Significance and Use
5.1 This method provides a simple means of characterizing the cure behavior of a thermosetting resin specimen that is a representation of a composite part. The diameter of the specimen is approximately 38 mm and the thickness ranges from 2.6 mm to 3.2 mm. This corresponds to a sample volume of approximately 3 cm3 to 4 cm3. The data may be used for quality control, research and development, and verifying the cure within processing equipment including autoclaves.
5.2 Dynamic mechanical testing provides a sensitive method for determining cure characteristics by measuring the elastic and loss moduli as a function of temperature or time, or both. Plots of cure behavior and tan delta of a material provide graphical representation indicative of cure behavior under a specified time-temperature profile. The presence of fibers within the resin may change the dynamic properties measured within a material. However, it is still possible to compare different resins with the same fiber structure and obtain the relative difference due to the resin cure properties.
5.3 This method can be used to assess the following:
5.3.1 Cure behavior, as well as changes as a function of temperature or time, or both,
5.3.2 Processing behavior, as well as changes as a function of temperature or time, or both,
5.3.3 The effects of processing treatments,
5.3.4 Relative resin behavioral properties, including cure behavior, damping and impact resistance,
5.3.5 The effects of reinforcement on cure; the reinforcement can be a fiber or a filler,
5.3.6 The effects of materials used to bond the resin and reinforcement,
5.3.7 The effect of formulation additives that might affect processability or performance.
5.4 This provides a method to assess the cure properties of a thermosetting resin containing woven fiber or other reinforcing materials.
5.5 This method is valid for a wide range of oscillation frequencies typically from 0.002 Hz to 50 Hz.
Note 1: It is recommended that low-frequency test conditions, generally 1 Hz to 2 Hz, be used to generate more definitive cure-behavior information. Slower frequencies will miss important cure properties. Faster frequencies will reduce sensitivity to cure.
1.1 This method covers the use of dynamic mechanical instrumentation for determination and reporting of the thermal advancement of cure behavior of thermosetting resin on an inert filler or fiber in a laboratory. It may also be used for determining the cure properties of resins without fillers or fibers. These encapsulated specimens are deformed in torsional shear using dynamic mechanical methods.
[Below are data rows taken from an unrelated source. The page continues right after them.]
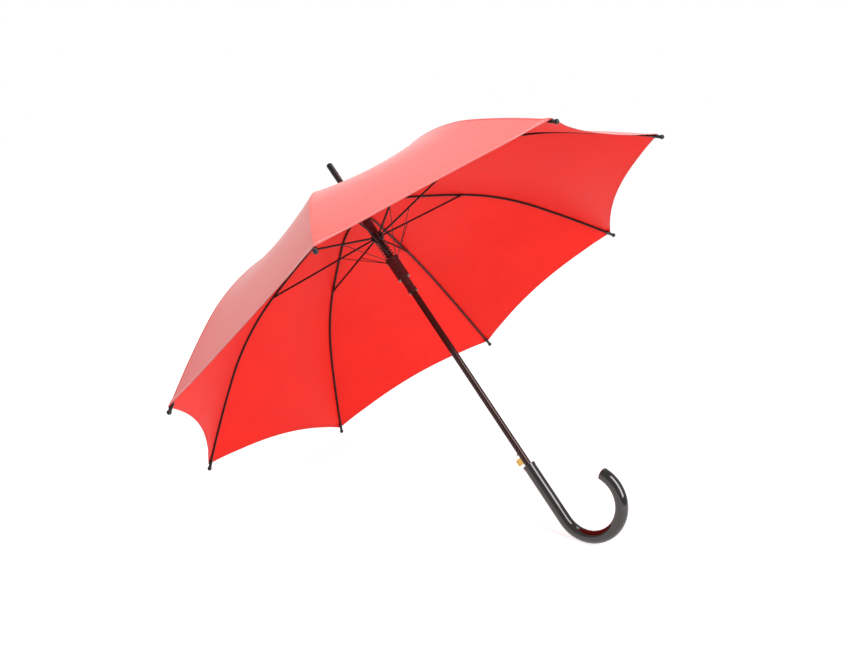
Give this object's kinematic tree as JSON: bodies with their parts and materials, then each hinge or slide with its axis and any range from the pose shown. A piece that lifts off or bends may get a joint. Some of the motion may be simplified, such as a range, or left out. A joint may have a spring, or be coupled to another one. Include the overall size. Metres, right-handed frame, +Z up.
{
  "type": "stick umbrella",
  "caption": "Automatic-opening stick umbrella lying open: domed red fabric canopy on folding ribs, sprung runner, metal shaft, ferrule and crook handle.",
  "frame": {"origin": "on the floor, under the middle of the open umbrella's box, where it rests on two tip caps and the crook", "axes": "+Z up from the floor, +X towards the crook handle along the floor, +Y along the canopy's width"},
  "size_m": [0.7644, 0.9566, 0.6831],
  "materials": {
    "canopy_fabric": "satin",
    "polished_shaft": "polished",
    "gloss_handle": "gloss",
    "black_plastic": "gloss",
    "dark_plastic": "satin",
    "black_steel": "satin",
    "wire_steel": "satin",
    "spring_steel": "polished",
    "catch_steel": "satin",
    "brass_trigger": "polished"
  },
  "bodies": {
    "shaft": {"shaft_tube": "polished_shaft", "ferrule": "polished_shaft", "ferrule_cap": "black_plastic", "crown_notch": "dark_plastic", "crown_cap": "black_plastic", "crook_handle": "gloss_handle"},
    "catch": {"runner_catch": "catch_steel", "trigger_button": "brass_trigger"},
    "hub": {"stretcher_hub": "dark_plastic", "opening_spring": "spring_steel"},
    "runner": {"runner_housing": "dark_plastic", "runner_tube": "dark_plastic"},
    "rib_inner_1": {"rib_inner_1": "black_steel"},
    "rib_outer_1": {"rib_outer_1": "black_steel", "tip_cap_1": "black_plastic", "gore_1": "canopy_fabric"},
    "stretcher_1": {"stretcher_1": "black_steel"},
    "link_wire_1": {"link_wire_1": "wire_steel"},
    "rib_inner_2": {"rib_inner_2": "black_steel"},
    "rib_outer_2": {"rib_outer_2": "black_steel", "tip_cap_2": "black_plastic", "gore_2": "canopy_fabric"},
    "stretcher_2": {"stretcher_2": "black_steel"},
    "link_wire_2": {"link_wire_2": "wire_steel"},
    "rib_inner_3": {"rib_inner_3": "black_steel"},
    "rib_outer_3": {"rib_outer_3": "black_steel", "tip_cap_3": "black_plastic", "gore_3": "canopy_fabric"},
    "stretcher_3": {"stretcher_3": "black_steel"},
    "link_wire_3": {"link_wire_3": "wire_steel"},
    "rib_inner_4": {"rib_inner_4": "black_steel"},
    "rib_outer_4": {"rib_outer_4": "black_steel", "tip_cap_4": "black_plastic", "gore_4": "canopy_fabric"},
    "stretcher_4": {"stretcher_4": "black_steel"},
    "link_wire_4": {"link_wire_4": "wire_steel"},
    "rib_inner_5": {"rib_inner_5": "black_steel"},
    "rib_outer_5": {"rib_outer_5": "black_steel", "tip_cap_5": "black_plastic", "gore_5": "canopy_fabric"},
    "stretcher_5": {"stretcher_5": "black_steel"},
    "link_wire_5": {"link_wire_5": "wire_steel"},
    "rib_inner_6": {"rib_inner_6": "black_steel"},
    "rib_outer_6": {"rib_outer_6": "black_steel", "tip_cap_6": "black_plastic", "gore_6": "canopy_fabric"},
    "stretcher_6": {"stretcher_6": "black_steel"},
    "link_wire_6": {"link_wire_6": "wire_steel"},
    "rib_inner_7": {"rib_inner_7": "black_steel"},
    "rib_outer_7": {"rib_outer_7": "black_steel", "tip_cap_7": "black_plastic", "gore_7": "canopy_fabric"},
    "stretcher_7": {"stretcher_7": "black_steel"},
    "link_wire_7": {"link_wire_7": "wire_steel"},
    "rib_inner_8": {"rib_inner_8": "black_steel"},
    "rib_outer_8": {"rib_outer_8": "black_steel", "tip_cap_8": "black_plastic", "gore_8": "canopy_fabric"},
    "stretcher_8": {"stretcher_8": "black_steel"},
    "link_wire_8": {"link_wire_8": "wire_steel"}
  },
  "joints": [
    {"name": "rib_1_fold", "type": "hinge", "parent": "shaft", "child": "rib_inner_1", "pos_m": [-0.20084, 0.00383, 0.50845], "axis": [-0.2689, 0.9239, -0.2723], "range_deg": [0, 79.93], "stiffness_Nm_per_rad": 0.35, "springref_deg": -34.38, "deforming": ["gore_1", "gore_2", "gore_3", "gore_4", "gore_5", "gore_6", "gore_7", "gore_8"]},
    {"name": "rib_2_fold", "type": "hinge", "parent": "shaft", "child": "rib_inner_2", "pos_m": [-0.20464, 0.00924, 0.5046], "axis": [-0.6491, 0.3827, -0.6574], "range_deg": [0, 79.94]},
    {"name": "rib_3_fold", "type": "hinge", "parent": "shaft", "child": "rib_inner_3", "pos_m": [-0.21002, 0.00924, 0.49916], "axis": [-0.6491, -0.3827, -0.6574], "range_deg": [0, 79.94]},
    {"name": "rib_4_fold", "type": "hinge", "parent": "shaft", "child": "rib_inner_4", "pos_m": [-0.21382, 0.00383, 0.4953], "axis": [-0.2689, -0.9239, -0.2723], "range_deg": [0, 79.94]},
    {"name": "rib_5_fold", "type": "hinge", "parent": "shaft", "child": "rib_inner_5", "pos_m": [-0.21382, -0.00383, 0.4953], "axis": [0.2689, -0.9239, 0.2723], "range_deg": [0, 79.94]},
    {"name": "rib_6_fold", "type": "hinge", "parent": "shaft", "child": "rib_inner_6", "pos_m": [-0.21002, -0.00924, 0.49916], "axis": [0.6491, -0.3827, 0.6574], "range_deg": [0, 79.94]},
    {"name": "rib_7_fold", "type": "hinge", "parent": "shaft", "child": "rib_inner_7", "pos_m": [-0.20464, -0.00924, 0.5046], "axis": [0.6491, 0.3827, 0.6574], "range_deg": [0, 79.94]},
    {"name": "rib_8_fold", "type": "hinge", "parent": "shaft", "child": "rib_inner_8", "pos_m": [-0.20084, -0.00383, 0.50845], "axis": [0.2689, 0.9239, 0.2723], "range_deg": [0, 79.94]},
    {"name": "rib_1_flex", "type": "hinge", "parent": "rib_inner_1", "child": "rib_outer_1", "pos_m": [-0.03668, 0.08844, 0.63344], "axis": [-0.2689, 0.9239, -0.2723], "range_deg": [-25, 0]},
    {"name": "stretcher_1_knee", "type": "hinge", "parent": "rib_inner_1", "child": "stretcher_1", "pos_m": [-0.03668, 0.08844, 0.63344], "axis": [-0.2689, 0.9239, -0.2723], "range_deg": [-159.87, 0]},
    {"name": "link_wire_1_pivot", "type": "hinge", "parent": "stretcher_1", "child": "link_wire_1", "pos_m": [-0.12077, 0.03054, 0.52003], "axis": [-0.2689, 0.9239, -0.2723], "range_deg": [0, 34.23]},
    {"name": "rib_2_flex", "type": "hinge", "parent": "rib_inner_2", "child": "rib_outer_2", "pos_m": [-0.12456, 0.21351, 0.54444], "axis": [-0.6491, 0.3827, -0.6574], "range_deg": [-25, 0]},
    {"name": "stretcher_2_knee", "type": "hinge", "parent": "rib_inner_2", "child": "stretcher_2", "pos_m": [-0.12456, 0.21351, 0.54444], "axis": [-0.6491, 0.3827, -0.6574], "range_deg": [-159.87, 0]},
    {"name": "link_wire_2_pivot", "type": "hinge", "parent": "stretcher_2", "child": "link_wire_2", "pos_m": [-0.15112, 0.07373, 0.48929], "axis": [-0.6491, 0.3827, -0.6574], "range_deg": [0, 34.23]},
    {"name": "rib_3_flex", "type": "hinge", "parent": "rib_inner_3", "child": "rib_outer_3", "pos_m": [-0.24883, 0.21351, 0.41857], "axis": [-0.6491, -0.3827, -0.6574], "range_deg": [-25, 0]},
    {"name": "stretcher_3_knee", "type": "hinge", "parent": "rib_inner_3", "child": "stretcher_3", "pos_m": [-0.24883, 0.21351, 0.41857], "axis": [-0.6491, -0.3827, -0.6574], "range_deg": [-159.87, 0]},
    {"name": "link_wire_3_pivot", "type": "hinge", "parent": "stretcher_3", "child": "link_wire_3", "pos_m": [-0.19403, 0.07373, 0.44583], "axis": [-0.6491, -0.3827, -0.6574], "range_deg": [0, 34.23]},
    {"name": "rib_4_flex", "type": "hinge", "parent": "rib_inner_4", "child": "rib_outer_4", "pos_m": [-0.33671, 0.08844, 0.32957], "axis": [-0.2689, -0.9239, -0.2723], "range_deg": [-25, 0]},
    {"name": "stretcher_4_knee", "type": "hinge", "parent": "rib_inner_4", "child": "stretcher_4", "pos_m": [-0.33671, 0.08844, 0.32957], "axis": [-0.2689, -0.9239, -0.2723], "range_deg": [-159.87, 0]},
    {"name": "link_wire_4_pivot", "type": "hinge", "parent": "stretcher_4", "child": "link_wire_4", "pos_m": [-0.22437, 0.03054, 0.4151], "axis": [-0.2689, -0.9239, -0.2723], "range_deg": [0, 34.23]},
    {"name": "rib_5_flex", "type": "hinge", "parent": "rib_inner_5", "child": "rib_outer_5", "pos_m": [-0.33671, -0.08844, 0.32957], "axis": [0.2689, -0.9239, 0.2723], "range_deg": [-25, 0]},
    {"name": "stretcher_5_knee", "type": "hinge", "parent": "rib_inner_5", "child": "stretcher_5", "pos_m": [-0.33671, -0.08844, 0.32957], "axis": [0.2689, -0.9239, 0.2723], "range_deg": [-159.87, 0]},
    {"name": "link_wire_5_pivot", "type": "hinge", "parent": "stretcher_5", "child": "link_wire_5", "pos_m": [-0.22437, -0.03054, 0.4151], "axis": [0.2689, -0.9239, 0.2723], "range_deg": [0, 34.23]},
    {"name": "rib_6_flex", "type": "hinge", "parent": "rib_inner_6", "child": "rib_outer_6", "pos_m": [-0.24883, -0.21351, 0.41857], "axis": [0.6491, -0.3827, 0.6574], "range_deg": [-25, 0]},
    {"name": "stretcher_6_knee", "type": "hinge", "parent": "rib_inner_6", "child": "stretcher_6", "pos_m": [-0.24883, -0.21351, 0.41857], "axis": [0.6491, -0.3827, 0.6574], "range_deg": [-159.87, 0]},
    {"name": "link_wire_6_pivot", "type": "hinge", "parent": "stretcher_6", "child": "link_wire_6", "pos_m": [-0.19403, -0.07373, 0.44583], "axis": [0.6491, -0.3827, 0.6574], "range_deg": [0, 34.23]},
    {"name": "rib_7_flex", "type": "hinge", "parent": "rib_inner_7", "child": "rib_outer_7", "pos_m": [-0.12456, -0.21351, 0.54444], "axis": [0.6491, 0.3827, 0.6574], "range_deg": [-25, 0]},
    {"name": "stretcher_7_knee", "type": "hinge", "parent": "rib_inner_7", "child": "stretcher_7", "pos_m": [-0.12456, -0.21351, 0.54444], "axis": [0.6491, 0.3827, 0.6574], "range_deg": [-159.87, 0]},
    {"name": "link_wire_7_pivot", "type": "hinge", "parent": "stretcher_7", "child": "link_wire_7", "pos_m": [-0.15112, -0.07373, 0.48929], "axis": [0.6491, 0.3827, 0.6574], "range_deg": [0, 34.23]},
    {"name": "rib_8_flex", "type": "hinge", "parent": "rib_inner_8", "child": "rib_outer_8", "pos_m": [-0.03668, -0.08844, 0.63344], "axis": [0.2689, 0.9239, 0.2723], "range_deg": [-25, 0]},
    {"name": "stretcher_8_knee", "type": "hinge", "parent": "rib_inner_8", "child": "stretcher_8", "pos_m": [-0.03668, -0.08844, 0.63344], "axis": [0.2689, 0.9239, 0.2723], "range_deg": [-159.87, 0]},
    {"name": "link_wire_8_pivot", "type": "hinge", "parent": "stretcher_8", "child": "link_wire_8", "pos_m": [-0.12077, -0.03054, 0.52003], "axis": [0.2689, 0.9239, 0.2723], "range_deg": [0, 34.23]},
    {"name": "hub_slide", "type": "hinge", "parent": "stretcher_1", "child": "hub", "pos_m": [-0.15957, 0.00383, 0.4677], "axis": [-0.2689, 0.9239, -0.2723], "range_deg": [0, 79.94]},
    {"name": "runner_slide", "type": "slide", "parent": "hub", "child": "runner", "axis": [-0.7116, 0, 0.7026], "range_m": [0, 0.03126], "deforming": ["opening_spring"]},
    {"name": "trigger_press", "type": "hinge", "parent": "shaft", "child": "catch", "pos_m": [0.12394, 0, 0.1696], "axis": [0, -1, 0], "range_deg": [0, 2.7], "stiffness_Nm_per_rad": 0.5, "springref_deg": -3.44}
  ],
  "couplings": [
    {"joint": "rib_2_fold", "follows": "rib_1_fold", "ratio": 1},
    {"joint": "rib_3_fold", "follows": "rib_1_fold", "ratio": 1},
    {"joint": "rib_4_fold", "follows": "rib_1_fold", "ratio": 1},
    {"joint": "rib_5_fold", "follows": "rib_1_fold", "ratio": 1},
    {"joint": "rib_6_fold", "follows": "rib_1_fold", "ratio": 1},
    {"joint": "rib_7_fold", "follows": "rib_1_fold", "ratio": 1},
    {"joint": "rib_8_fold", "follows": "rib_1_fold", "ratio": 1},
    {"joint": "rib_1_flex", "follows": "rib_1_fold", "ratio": -0.3126},
    {"joint": "stretcher_1_knee", "follows": "rib_1_fold", "ratio": -2},
    {"joint": "link_wire_1_pivot", "follows": "rib_1_fold", "ratio": 0.42808},
    {"joint": "rib_2_flex", "follows": "rib_1_fold", "ratio": -0.3126},
    {"joint": "stretcher_2_knee", "follows": "rib_1_fold", "ratio": -2},
    {"joint": "link_wire_2_pivot", "follows": "rib_1_fold", "ratio": 0.42808},
    {"joint": "rib_3_flex", "follows": "rib_1_fold", "ratio": -0.3126},
    {"joint": "stretcher_3_knee", "follows": "rib_1_fold", "ratio": -2},
    {"joint": "link_wire_3_pivot", "follows": "rib_1_fold", "ratio": 0.42808},
    {"joint": "rib_4_flex", "follows": "rib_1_fold", "ratio": -0.3126},
    {"joint": "stretcher_4_knee", "follows": "rib_1_fold", "ratio": -2},
    {"joint": "link_wire_4_pivot", "follows": "rib_1_fold", "ratio": 0.42808},
    {"joint": "rib_5_flex", "follows": "rib_1_fold", "ratio": -0.3126},
    {"joint": "stretcher_5_knee", "follows": "rib_1_fold", "ratio": -2},
    {"joint": "link_wire_5_pivot", "follows": "rib_1_fold", "ratio": 0.42808},
    {"joint": "rib_6_flex", "follows": "rib_1_fold", "ratio": -0.3126},
    {"joint": "stretcher_6_knee", "follows": "rib_1_fold", "ratio": -2},
    {"joint": "link_wire_6_pivot", "follows": "rib_1_fold", "ratio": 0.42808},
    {"joint": "rib_7_flex", "follows": "rib_1_fold", "ratio": -0.3126},
    {"joint": "stretcher_7_knee", "follows": "rib_1_fold", "ratio": -2},
    {"joint": "link_wire_7_pivot", "follows": "rib_1_fold", "ratio": 0.42808},
    {"joint": "rib_8_flex", "follows": "rib_1_fold", "ratio": -0.3126},
    {"joint": "stretcher_8_knee", "follows": "rib_1_fold", "ratio": -2},
    {"joint": "link_wire_8_pivot", "follows": "rib_1_fold", "ratio": 0.42808},
    {"joint": "hub_slide", "follows": "rib_1_fold", "ratio": 1},
    {"joint": "runner_slide", "follows": "rib_1_fold", "m_per_rad": 0.022399}
  ]
}
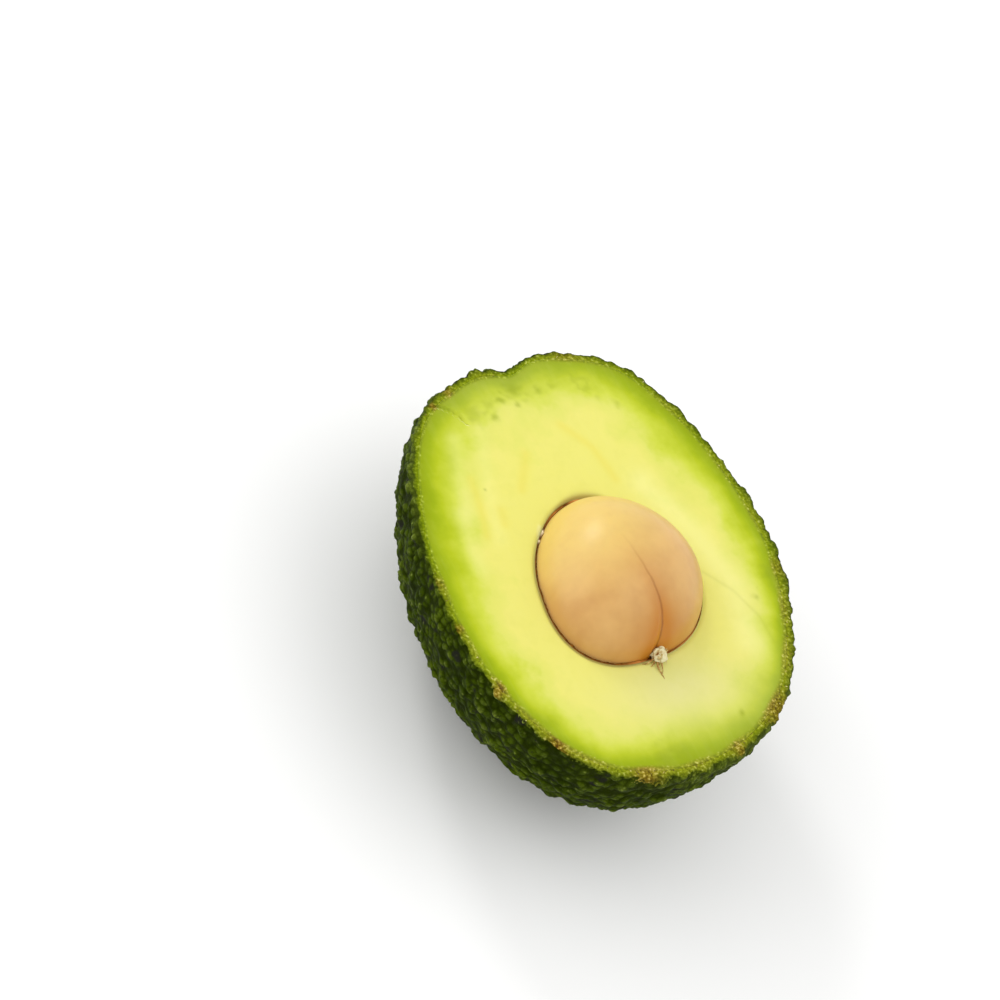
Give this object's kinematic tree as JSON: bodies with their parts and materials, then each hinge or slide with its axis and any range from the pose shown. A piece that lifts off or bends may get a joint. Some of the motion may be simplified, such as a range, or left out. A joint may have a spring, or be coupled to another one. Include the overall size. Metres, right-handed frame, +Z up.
{
  "type": "avocado half",
  "caption": "Half avocado with its seed, cut lengthways, lying on its pebbled skin with the cut face up.",
  "frame": {"origin": "in the small flat spot that the half lies on, below the middle of the cut face", "axes": "+Z up and square to the cut face, +Y along the fruit towards its stem end, +X across it"},
  "size_m": [0.0746, 0.0926, 0.0463],
  "materials": {
    "skin": "pebbled, semi-gloss",
    "flesh": "buttery, satin",
    "seed_coat": "dry, papery",
    "seed": "smooth, satin",
    "seed_button": "frayed, matte"
  },
  "bodies": {
    "root": {"skin": "skin", "flesh": "flesh", "seed_coat": "seed_coat", "seed": "seed", "seed_button": "seed_button"}
  },
  "joints": []
}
1.2 This method is intended to provide means for determining the cure behavior of thermosetting resins on fibers over a range of temperatures from room temperature to 250 °C by forced-constant amplitude techniques (in accordance with Practice ). Plots of complex modulus, complex viscosity, and damping ratio or tan delta as a function of time or temperature, or both, quantify the thermal advancement or cure characteristics of a resin or a resin on filler or fiber.
1.3 Test data obtained by this method is relevant and appropriate for optimizing cure cycles.
1.4 The values stated in SI units are to be regarded as standard. No other units of measurement are included in this standard.
1.4.1 Exception—The Fahrenheit temperature measurement in is provided for information only and is not considered standard.
1.5 This standard does not purport to address all of the safety concerns, if any, associated with its use. It is the responsibility of the user of this standard to establish appropriate safety, health, and environmental practices and determine the applicability of regulatory limitations prior to use.
1.6 This international standard was developed in accordance with internationally recognized principles on standardization established in the Decision on Principles for the Development of International Standards, Guides and Recommendations issued by the World Trade Organization Technical Barriers to Trade (TBT) Committee.